See the NYT obit. A taste:
Lillian Gobitas Klose, whose refusal, on religious grounds, to recite the Pledge of Allegiance as a seventh grader in a Pennsylvania public school in 1935 ignited national indignation, as well as a roiling legal fight that led to an expansion of First Amendment rights, died on Aug. 22 at her home in Fayetteville, Ga. She was 90.
Her daughter, Judith Klose, confirmed the death.
Lillian Gobitas’s family belonged to the Jehovah’s Witnesses and heeded a leader’s call to refuse to recite the pledge in compliance with biblical commands against idolatry....

Volokh: "Should atheists who refuse to say ‘so help me God’ be excluded from the Air Force?"

Check it out here. A taste:
So 10 U.S.C. § 502 expressly says that each person may swear or affirm. Likewise, 1 U.S.C. § 1 expressly says that an oath includes an affirmation. And an affirmation means precisely a pledge without reference to a supreme being.

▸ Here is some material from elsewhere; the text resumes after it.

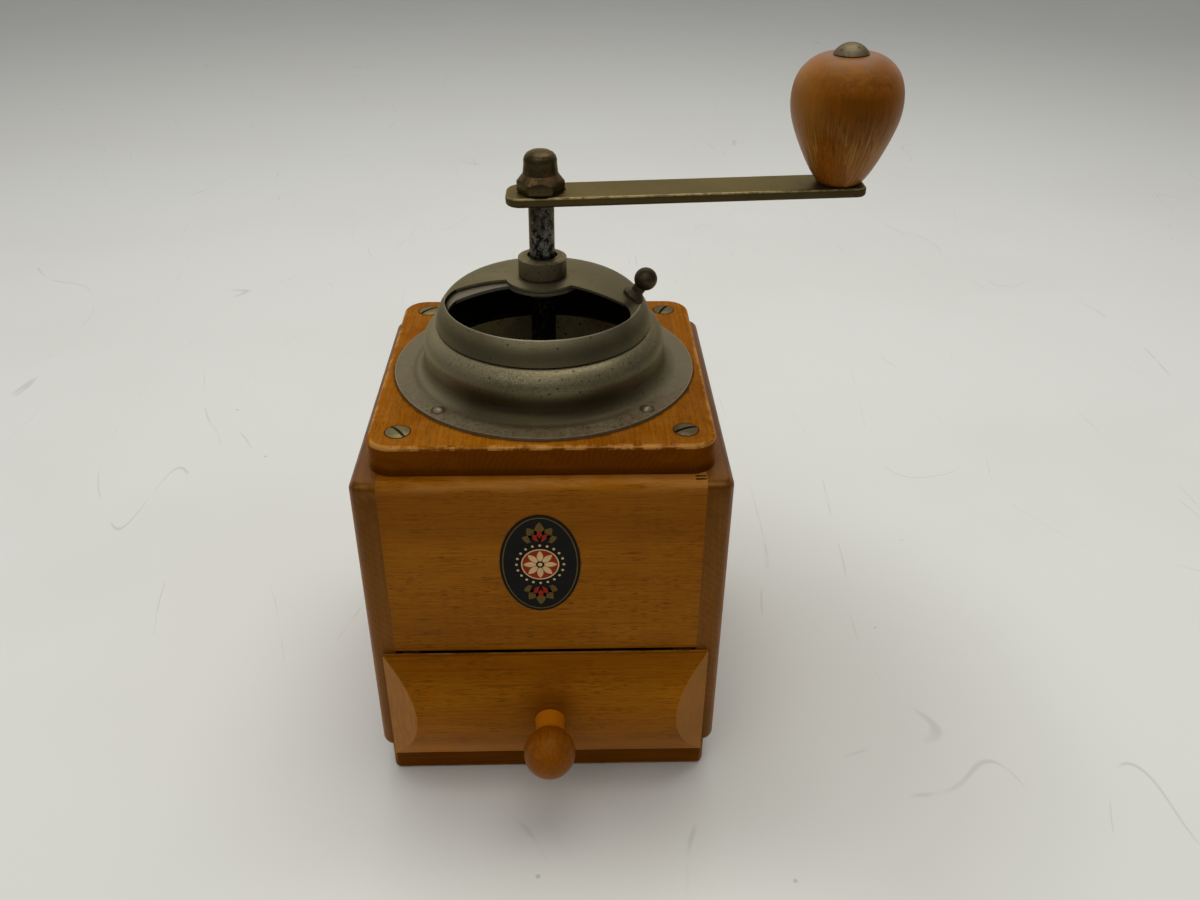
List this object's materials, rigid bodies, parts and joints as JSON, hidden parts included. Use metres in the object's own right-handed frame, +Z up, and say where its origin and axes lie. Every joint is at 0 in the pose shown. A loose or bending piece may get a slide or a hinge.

Given this context, it seems to me quite clear that “So help me God” in the statute should be read as an optional component, to be used for the great bulk of people who swear, but should be omitted for those who exercise their expressly statutorily provided option to affirm — because that’s what affirming means (omitting reference to a supreme being).

Saturday, September 6, 2014

‘Our Strongest Tower’

     
The British Museum, in its Twitter feed today, observes the anniversary of the departure of the Mayflower for the New World in 1620. The tweet contains this photo of a commemorative bronze medal struck in 1970:




The Latin inscription on the reverse translated: “The name of the Lord is our strongest tower,” which originates in Proverbs:

“The name of the Lord is a strong tower: the righteous runneth into it, and is set up on high.” (18:10)

It is the motto of Plymouth, England.